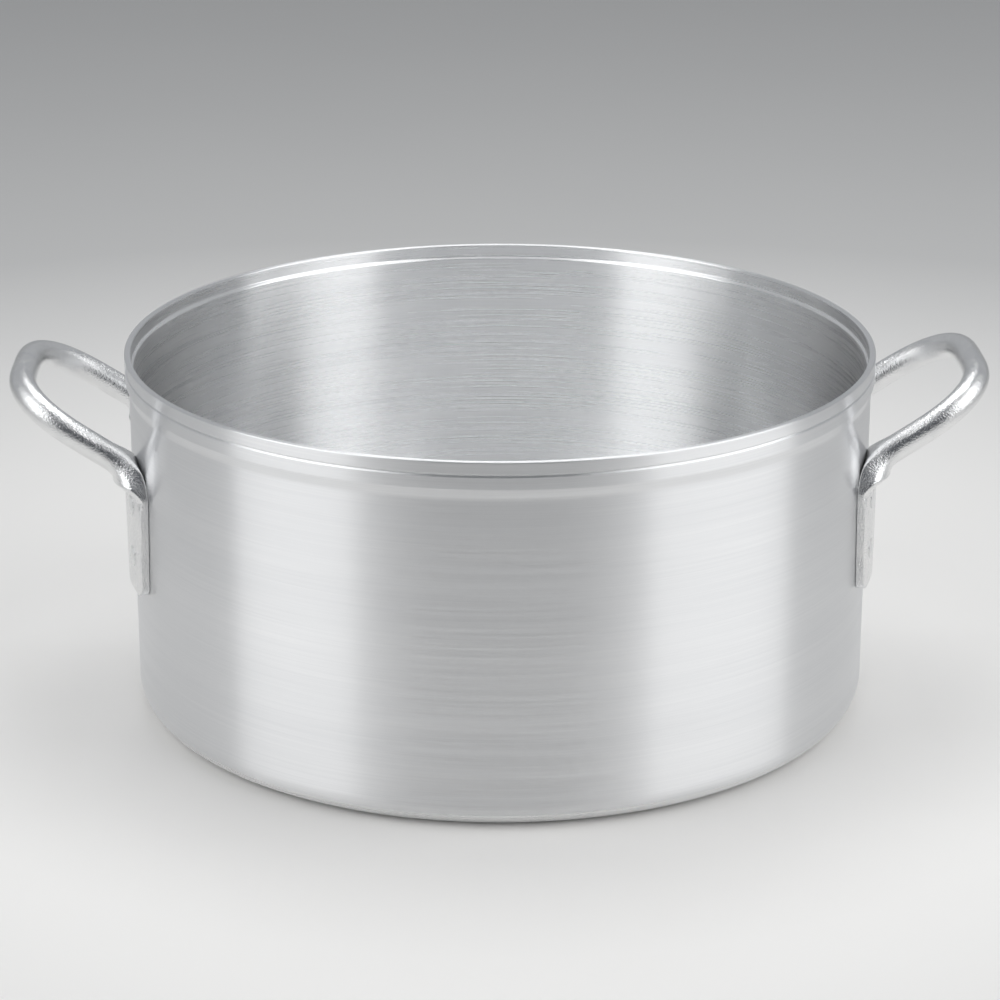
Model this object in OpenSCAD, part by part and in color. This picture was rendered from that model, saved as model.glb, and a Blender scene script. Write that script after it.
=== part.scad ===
// Low two-handled stock pot in heavy aluminium, open at the top.
// Millimetres. The origin is the centre of the underside, +Z is up, and the
// handles stand out along +X (right) and -X (left). Front is -Y.

/* [Body] */
// Outside diameter over the thickened rim band
rim_d = 360; // [320:5:420]
// Overall height of the pot
pot_h = 175; // [150:5:240]
// Thickness of the side wall
wall_t = 2.5; // [2:0.1:4]
// Thickness of the bottom
base_t = 4.5; // [3:0.5:7]
// Outer radius of the rounded bottom corner
corner_r = 12; // [8:1:20]

/* [Rim] */
// How far the rim band stands out past the side wall
rim_step = 1.7; // [1:0.1:3]
// Thickness of the lip at the very top
lip_t = 3.0; // [2.5:0.1:3.5]
// Depth below the top of the rolled groove and of the ledge inside
groove_z = 6.2; // [4:0.2:8]
// Depth below the top of the band's lower edge
band_h = 12.6; // [11:0.2:16]
// Height of the slope that runs the band out into the wall
band_fade = 4.8; // [2:0.2:8]

/* [Handles] */
// Diameter of the handle rod
rod_d = 12.7; // [10:0.1:14]
// Distance from the pot's axis to the middle of the grip
grip_x = 228; // [222:1:240]
// Depth of the grip's centre line below the rim
grip_drop = 11.5; // [8:0.5:16]
// Slope of the handle's legs down towards the wall, in degrees
leg_slope = 33; // [30:1:36]
// Distance between the centre lines of a handle's two legs
leg_span = 100; // [90:1:110]
// Centre line radius of the two corners of the grip
grip_r = 32; // [24:1:36]
// Centre line radius of the bend where a leg turns down the wall
foot_r = 15; // [13:1:18]

/* [Pads] */
// Thickness of the flattened end of a leg
pad_t = 4.6; // [4:0.1:5.4]
// Width of the flattened end at its foot
pad_w = 27; // [25:0.5:29]
// Width of the flattened end at its top, below the rod
pad_top_w = 33; // [30:0.5:34]
// Radius of the pad's lower corners
pad_corner_r = 5; // [3:0.5:9]
// Depth of the pad's lower edge below the rim
pad_low = 106.5; // [102:0.5:112]

/* [Rivets] */
// Diameter of the rivet shank
rivet_d = 6.4; // [5:0.1:7]
// Depth of the upper rivets below the rim
rivet_top_z = 64; // [63:0.5:66]
// Distance between the upper and the lower rivet of a pad
rivet_pitch = 25.4; // [22:0.2:28]
// Diameter of the round head inside the pot
head_d = 14; // [12:0.5:18]
// Height of the round head inside the pot
head_h = 2.4; // [1.5:0.1:3]
// Diameter of the countersunk end in the pad
sink_d = 10; // [9:0.2:12]
// How far the countersunk end stands proud of the pad
sink_proud = 0.5; // [0.2:0.1:0.8]

/* [Hidden] */
$fn = 64;
fine = 720;            // facets of the pot's large circles

eps = 0.01;            // overlap that joins neighbouring pieces of one solid
reach = 20;            // how far a cutting tool runs past what it cuts

rim_r = rim_d / 2;
wall_r = rim_r - rim_step;            // outside of the side wall
bore_r = wall_r - wall_t;             // inside of the side wall
lip_r = rim_r - lip_t;                // inside of the lip
ledge_h = lip_r - bore_r;             // 45 degree ledge below the lip
inner_corner_r = corner_r - wall_t;   // inside of the bottom corner
edge_c = 0.5;                         // small chamfer on the lip's two edges
groove_d = 0.7;                       // depth of the rolled groove
groove_w = 1.5;                       // width of the rolled groove

rod_r = rod_d / 2;
leg_y = leg_span / 2;
grip_z = pot_h - grip_drop;
foot_turn = 90 - leg_slope;           // turn of the foot bend, from slope to upright
foot_press = 0.5;                     // depth that the upright rod is pressed flat by
upright_x = sqrt(pow(wall_r + rod_r - foot_press, 2) - pow(leg_y, 2));
bend_x = foot_r * (1 - cos(foot_turn));
leg_len = round(10 * (grip_x - upright_x - bend_x) / cos(leg_slope)) / 10;
// Centre of the upright end of the foot bend
foot_x = grip_x - leg_len * cos(leg_slope) - bend_x;
foot_z = grip_z - leg_len * sin(leg_slope) - foot_r * sin(foot_turn);

pad_r = wall_r + pad_t;               // outside of the pads
pad_angle = asin(leg_y / (wall_r + pad_t / 2));
pad_z = pot_h - pad_low;
pad_top_z = foot_z - 8;               // full width and flat from here down
flare_top_z = foot_z + 4;             // rod width from here up
flare_proud = 2;                      // how far the flare may stand past the pad
thin_top_z = foot_z + 6;              // the outside of the rod is thinned up to here
thin_slope = 0.9;                     // run out of the thinned face per unit of rise
shy = 0.4;                            // how much slimmer the stub in the foot is

sink_h = (sink_d - rivet_d) / 2;      // 90 degree countersink
head_ball_r = (pow(head_d / 2, 2) + pow(head_h, 2)) / (2 * head_h);

// Outline of the pot's section without its inside, from the axis outwards
module outer_section() {
    translate([0, corner_r]) square([wall_r, pot_h - corner_r]);
    square([wall_r - corner_r, corner_r + eps]);
    translate([wall_r - corner_r, corner_r]) circle(r = corner_r);
    polygon([
        [wall_r - eps, pot_h - band_h - band_fade],
        [rim_r, pot_h - band_h],
        [rim_r, pot_h - edge_c],
        [rim_r - edge_c, pot_h],
        [wall_r - eps, pot_h]
    ]);
}

// Section of the space inside the pot
module inner_section() {
    inside_z = base_t + inner_corner_r;
    translate([0, inside_z]) square([bore_r, pot_h - inside_z + reach]);
    translate([0, base_t]) square([bore_r - inner_corner_r, inner_corner_r + eps]);
    translate([bore_r - inner_corner_r, inside_z]) circle(r = inner_corner_r);
    polygon([
        [bore_r - eps, pot_h - groove_z - ledge_h],
        [lip_r, pot_h - groove_z],
        [lip_r, pot_h - edge_c],
        [lip_r + edge_c + reach, pot_h + reach],
        [bore_r - eps, pot_h + reach]
    ]);
}

// V of the groove rolled round the band
module groove_section() {
    polygon([
        [rim_r + eps, pot_h - groove_z + groove_w / 2],
        [rim_r - groove_d, pot_h - groove_z],
        [rim_r + eps, pot_h - groove_z - groove_w / 2]
    ]);
}

// Puts its children on each rivet axis of a side: their +Z runs outwards,
// and their origin is on the pot's axis. side is 1 for +X, -1 for -X; end is
// -1 for the front leg, 1 for the back leg; low is 0 for the upper rivet.
module on_rivet(side, end, low) {
    mirror([side < 0 ? 1 : 0, 0, 0])
        rotate([0, 0, end * pad_angle])
            translate([0, 0, pot_h - rivet_top_z - low * rivet_pitch])
                rotate([0, 90, 0])
                    children();
}

module pot_body() {
    color("gainsboro")
    difference() {
        rotate_extrude(convexity = 4, $fn = fine / 2)
            difference() {
                outer_section();
                inner_section();
                groove_section();
            }
        for (side = [-1, 1], end = [-1, 1], low = [0, 1])
            on_rivet(side, end, low)
                translate([0, 0, bore_r - reach])
                    cylinder(d = rivet_d, h = reach + wall_t + reach);
    }
}

// Outline of a pad and the flare above it as seen from outside, y across and z up
module pad_outline() {
    low_r = pad_corner_r;
    translate([-pad_w / 2 + low_r, pad_z]) square([pad_w - 2 * low_r, low_r + eps]);
    for (y = [-1, 1])
        translate([y * (pad_w / 2 - low_r), pad_z + low_r]) circle(r = low_r);
    polygon([
        [-pad_w / 2, pad_z + low_r],
        [pad_w / 2, pad_z + low_r],
        [pad_top_w / 2, pad_top_z],
        [rod_r - shy, flare_top_z],
        [shy - rod_r, flare_top_z],
        [-pad_top_w / 2, pad_top_z]
    ]);
}

// Foot of the leg at y = end * leg_y before it is trimmed: the rod's upright
// stub and the pad it spreads into
module foot(end) {
    stub_z = pad_top_z - 2;
    translate([foot_x, end * leg_y, stub_z])
        cylinder(r = rod_r - shy, h = flare_top_z - stub_z);
    rotate([0, 0, end * pad_angle])
        rotate([90, 0, 90])
            linear_extrude(pad_r + flare_proud)
                pad_outline();
}

// Ring that thins the feet: a cylinder over the pads, opening out upwards
module thinning_ring() {
    out_r = pad_r + 4 * rod_d;
    rotate_extrude(convexity = 2, $fn = fine)
        polygon([
            [pad_r, 0],
            [pad_r, pad_top_z],
            [pad_r + thin_slope * (thin_top_z - pad_top_z), thin_top_z],
            [out_r, thin_top_z],
            [out_r, 0]
        ]);
}

// Loop of round rod and its two foot bends. It lies in its own
// sloping plane: origin at the middle of the grip, -X down the slope to the wall.
module loop() {
    straight = leg_y - grip_r;
    translate([0, straight, 0])
        rotate([90, 0, 0]) cylinder(r = rod_r, h = 2 * straight);
    for (end = [-1, 1])
        mirror([0, end < 0 ? 1 : 0, 0]) {
            translate([-grip_r, straight, 0])
                rotate_extrude(angle = 90, convexity = 2)
                    translate([grip_r, 0]) circle(r = rod_r);
            translate([-grip_r, leg_y, 0])
                rotate([0, -90, 0]) cylinder(r = rod_r, h = leg_len - grip_r);
            translate([-leg_len, leg_y, -foot_r])
                rotate([90, 0, 0])
                    rotate([0, 0, 90])
                        rotate_extrude(angle = foot_turn, convexity = 2)
                            translate([foot_r, 0]) circle(r = rod_r);
        }
}

// Whole handle at +X
module handle() {
    difference() {
        union() {
            translate([grip_x, 0, grip_z]) rotate([0, -leg_slope, 0]) loop();
            for (end = [-1, 1]) foot(end);
        }
        cylinder(r = wall_r, h = pot_h, $fn = fine);
        thinning_ring();
        for (end = [-1, 1], low = [0, 1])
            on_rivet(1, end, low) {
                cylinder(d = rivet_d, h = pad_r + reach);
                translate([0, 0, pad_r - sink_h])
                    cylinder(d1 = rivet_d, d2 = rivet_d + 2 * (sink_h + reach), h = sink_h + reach);
            }
    }
}

module handle_right() {
    color("silver") handle();
}

module handle_left() {
    color("silver") mirror([1, 0, 0]) handle();
}

// Rivet: round head inside the pot, shank, and countersunk end in the pad.
// The head's back is hollowed to fit the pot's inside.
module rivet(side, end, low) {
    color("lightgrey") {
        intersection() {
            on_rivet(side, end, low)
                translate([0, 0, bore_r - head_h])
                    intersection() {
                        translate([0, 0, head_ball_r]) sphere(r = head_ball_r);
                        cylinder(d = head_d, h = head_h);
                    }
            cylinder(r = bore_r, h = pot_h, $fn = fine);
        }
        on_rivet(side, end, low) {
            translate([0, 0, bore_r - head_h / 2])
                cylinder(d = rivet_d, h = pad_r - sink_h / 2 - bore_r + head_h / 2);
            translate([0, 0, pad_r - sink_h])
                cylinder(d1 = rivet_d, d2 = sink_d, h = sink_h);
            translate([0, 0, pad_r])
                cylinder(d1 = sink_d, d2 = sink_d - 2 * sink_proud, h = sink_proud);
        }
    }
}

module rivet_left_front_upper() rivet(-1, -1, 0);
module rivet_left_front_lower() rivet(-1, -1, 1);
module rivet_left_back_upper() rivet(-1, 1, 0);
module rivet_left_back_lower() rivet(-1, 1, 1);
module rivet_right_front_upper() rivet(1, -1, 0);
module rivet_right_front_lower() rivet(1, -1, 1);
module rivet_right_back_upper() rivet(1, 1, 0);
module rivet_right_back_lower() rivet(1, 1, 1);

pot_body();
handle_left();
handle_right();
rivet_left_front_upper();
rivet_left_front_lower();
rivet_left_back_upper();
rivet_left_back_lower();
rivet_right_front_upper();
rivet_right_front_lower();
rivet_right_back_upper();
rivet_right_back_lower();
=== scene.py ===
"""Looks of a low two-handled stock pot in turned aluminium with plated rod handles."""
import math

import bmesh
import bpy
import numpy as np
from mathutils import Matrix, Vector


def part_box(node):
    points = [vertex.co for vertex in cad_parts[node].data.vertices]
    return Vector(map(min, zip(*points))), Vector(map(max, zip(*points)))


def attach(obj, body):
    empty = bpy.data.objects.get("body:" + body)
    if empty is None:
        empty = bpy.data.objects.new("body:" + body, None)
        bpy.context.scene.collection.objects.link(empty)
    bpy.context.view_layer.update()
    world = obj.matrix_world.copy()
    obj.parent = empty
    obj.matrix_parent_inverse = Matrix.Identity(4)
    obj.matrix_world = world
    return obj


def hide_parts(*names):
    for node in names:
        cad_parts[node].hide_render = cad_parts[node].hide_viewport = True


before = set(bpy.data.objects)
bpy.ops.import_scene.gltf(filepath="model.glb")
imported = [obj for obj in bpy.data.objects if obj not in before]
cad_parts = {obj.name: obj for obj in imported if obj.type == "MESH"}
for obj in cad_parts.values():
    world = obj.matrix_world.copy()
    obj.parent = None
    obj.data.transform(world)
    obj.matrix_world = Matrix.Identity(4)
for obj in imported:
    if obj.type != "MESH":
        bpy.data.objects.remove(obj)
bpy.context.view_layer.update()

MM = 0.001
_, pot_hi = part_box("pot_body")
grip_lo, grip_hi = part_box("handle_right")

# ---------------------------------------------------------------- sizes, metres
RIM_R = min(pot_hi.x, pot_hi.y)
TOP_Z = pot_hi.z
WALL_R = RIM_R - 1.7 * MM      # outside of the side wall
BORE_R = WALL_R - 2.5 * MM     # inside of the side wall
LIP_R = RIM_R - 3.0 * MM       # inside of the lip
BASE_T = 4.5 * MM              # thickness of the bottom
CORNER_R = 12 * MM             # rounded bottom corner
GROOVE_Z = TOP_Z - 6.2 * MM    # rolled groove outside, ledge inside
GROOVE_D = 0.7 * MM
BAND_Z = TOP_Z - 12.6 * MM     # lower edge of the rim band
FADE_H = 4.8 * MM              # slope from the band into the wall

ROD_R = 6.35 * MM
GRIP_X = grip_hi.x - ROD_R
PAD_T = 4.6 * MM
PAD_HALF = 13.5 * MM           # half width of a pad at its foot
PAD_TOP_HALF = 16.5 * MM       # and at its top
PAD_CORNER = 5 * MM
PAD_R = WALL_R + PAD_T
PAD_Z = grip_lo.z
PAD_TURN = math.asin(grip_hi.y / PAD_R) - math.asin(PAD_TOP_HALF / PAD_R)
LEG_Y = (WALL_R + PAD_T / 2) * math.sin(PAD_TURN)
LEG_SLOPE = math.radians(33)
BEND_R = 32 * MM               # corners of the grip
GRIP_EASE = 17 * MM            # length over which a corner's curvature builds up
FOOT_R = 15 * MM               # bend where a leg turns down the wall
PRESS = 0.5 * MM               # how far the upright rod's back is pressed flat
EDGE = 0.7 * MM                # rounding of the pad's edges
TAPER_H = 41 * MM              # height over which a pad narrows towards its foot
PRESSED_H = 22 * MM            # height below the foot bend that is modelled finely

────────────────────

PROBLEM DETAILS.
Write the lines again exactly, beginning at the line that has "imported = [obj" and stopping after the line that has "obj.matrix_world = Matrix.Identity(4)"; include no other lines.

RESULT.
imported = [obj for obj in bpy.data.objects if obj not in before]
cad_parts = {obj.name: obj for obj in imported if obj.type == "MESH"}
for obj in cad_parts.values():
    world = obj.matrix_world.copy()
    obj.parent = None
    obj.data.transform(world)
    obj.matrix_world = Matrix.Identity(4)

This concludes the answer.